EVP, Head of Retail Banking and Chief Customer Officer, PNC Financial Services Group
PNC Financial Services Group is increasingly leaning on Karen Larrimer to help transform many of the ways it interacts with customers.
Larrimer became the chief customer officer at the Pittsburgh company in March 2014 and then added the title of head of retail banking earlier this year. Given her experience as chief marketing officer and chief customer officer, Larrimer said she has a good understanding of customers' changing expectations.
"I know what they care about most from their bank, the role they see us playing in their financial well-being and the pain points experienced in dealing with banks," Larrimer said. "My intent is to address those head on and to ensure that PNC is known for being the easiest to bank and invest with and has the fastest and fewest steps in all things that we build going forward."
Larrimer was chosen to lead retail banking because of her track record of strategic leadership and building great teams in other roles, said Bill Demchak, PNC's chairman and chief executive.
"She is an exceptionally talented, smart and capable business leader, and she is a trusted advisor whose counsel I greatly value and have relied upon as a member of the PNC executive committee since 2013," he said. Larrimer has been a champion of innovation, spearheading the launch of the bank's first innovation lab, called the iLab, in 2015. The lab features a full-scale model of PNC's branch of the future, which includes next-generation physical layouts and technology.

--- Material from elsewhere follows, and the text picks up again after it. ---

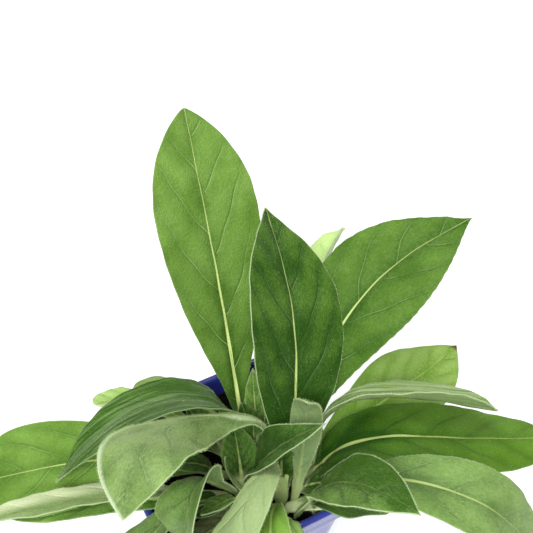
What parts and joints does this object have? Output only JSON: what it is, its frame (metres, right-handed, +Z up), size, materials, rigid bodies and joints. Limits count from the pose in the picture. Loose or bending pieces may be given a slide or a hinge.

Achieving a healthy work-life balance is a challenge for Larrimer, who has four children — 6-year-old twins, an 11-year-old and a 28-year-old. She is active with area nonprofits, but said she will not join their boards if they expect her to be at every meeting or every event. "Staying true to the limits you set and being clear about them to others is what brings about the balance," Larrimer said. "And, those boundaries are different for every individual. It has to be your boundaries, not based on someone else's expectations."